There are many Tibetan related organizations all advocating for Tibet and Tibetans. Were they to unite under the exact same messaging and create a campaign that is more compelling and inspiring than ever and clearly states what is at stake beyond human rights, then a movement that is currently stalled could find new footing and new life. Disseminating the message consistently, actively, and without the confusion of middle way versus freedom or independence is imperative.
This is how we get governments to take action and change their continued passive stance on Tibet and China. As I keep saying the power of the people is more powerful than any government in existence today or ever. There are more of us than there are of them and when we really see that dynamic then we see where the ultimate power lies and we can unite fearlessly and create a world that is just for all beings.
In the wake of last year’s immolations, I had hoped that the New Year would bring a different story out of Tibet, but alas not. The immolations continue and today (yesterday in Tibet) a 16th Tibetan is reported to have set himself on fire in Aba, Sichuan Prefecture. This makes four people setting themselves on fire in the past week. The Associated Press distributed the most recent story noting that unrest followed the immolations and Tibetans in the area rose up in spontaneous protest only to be met with the usual military force.
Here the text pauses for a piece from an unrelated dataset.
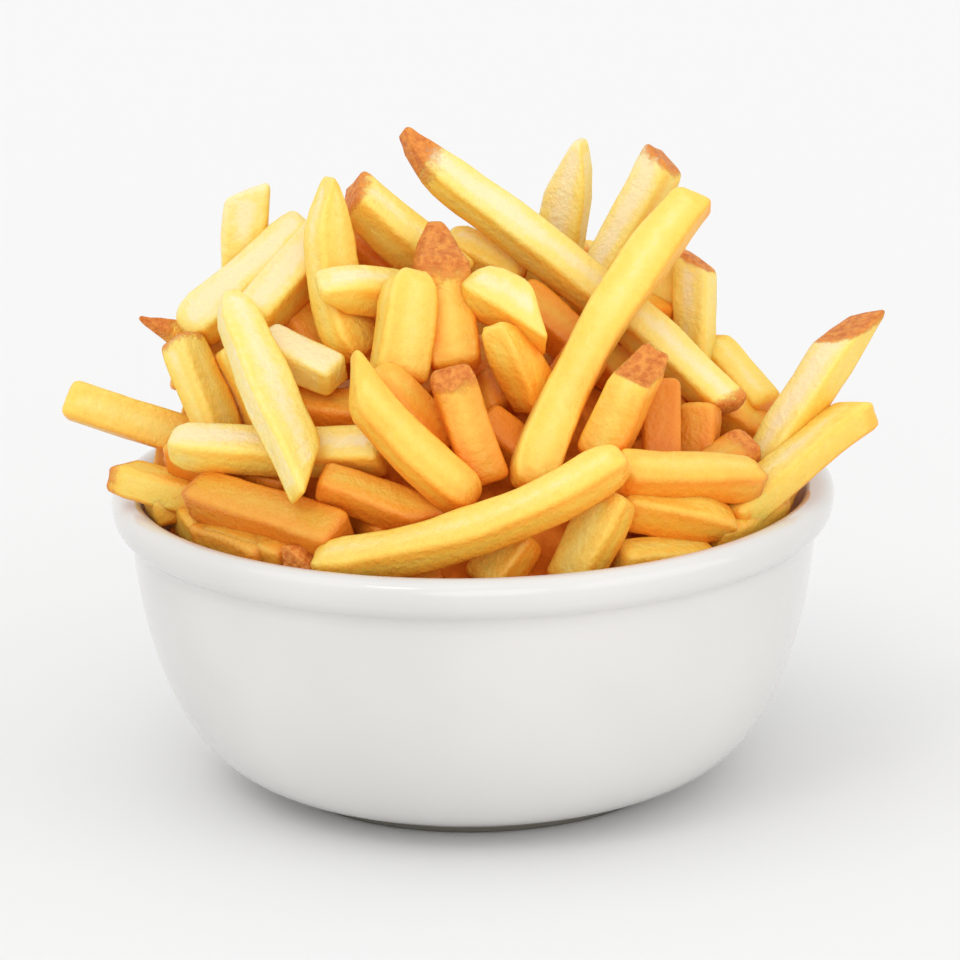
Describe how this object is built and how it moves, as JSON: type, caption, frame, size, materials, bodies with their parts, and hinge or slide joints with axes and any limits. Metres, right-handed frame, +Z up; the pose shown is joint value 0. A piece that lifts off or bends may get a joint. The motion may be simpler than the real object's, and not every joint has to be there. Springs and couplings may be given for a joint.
{
  "type": "french fries portion",
  "caption": "Heaped portion of french fries in a round white glazed bowl with a banded rim, standing on its flat foot.",
  "frame": {"origin": "middle of the flat underside of the bowl's foot, on the bowl's axis", "axes": "+Z up along the bowl's axis, -Y towards the front from which the portion is seen, +X to the right of that view"},
  "size_m": [0.1693, 0.15, 0.1352],
  "materials": {
    "bowl": "glossy white glaze",
    "fries": "fried golden, browned at some tips"
  },
  "bodies": {
    "root": {"bowl": "bowl", "fries": "fries"}
  },
  "joints": []
}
Woeser is quoted on her blog saying, “A young Tibetan person self-immolated … the local area has erupted in public protests and marches, and they have been met with military police fire and suppression. There are Tibetan casualties.” Phayul has posted a more detailed account of the situation in Ngaba (Aba), an area that has seen 11 immolations since March of last year.
My heart goes out to Tibetans across the globe, especially to those in the Ngaba area who must at this point be traumatized beyond simple comprehension. There is nothing I can say that will alleviate the emotional turmoil of my husband and our friends who are constantly worried about their families in Tibet. Those whose hearts break a little more with each immolation, with each death, with each report of turmoil in Tibet. I have no words to comfort and am instead filled with frustration, sadness and anger. Especially I am angry at governments who shake their fingers at China, condemn their repressive policies and ask them to behave themselves, but continue unabated trade relations. Why should China change anything when it seems the world is at their feet? When the Rupert Murdoch’s of the world eagerly and greedily reap the rewards of business dealings with China, promoting foreign investment in a country run by heartless thugs who lie, cheat, murder and behave with arrogant pomposity as they strut upon the world’s stage.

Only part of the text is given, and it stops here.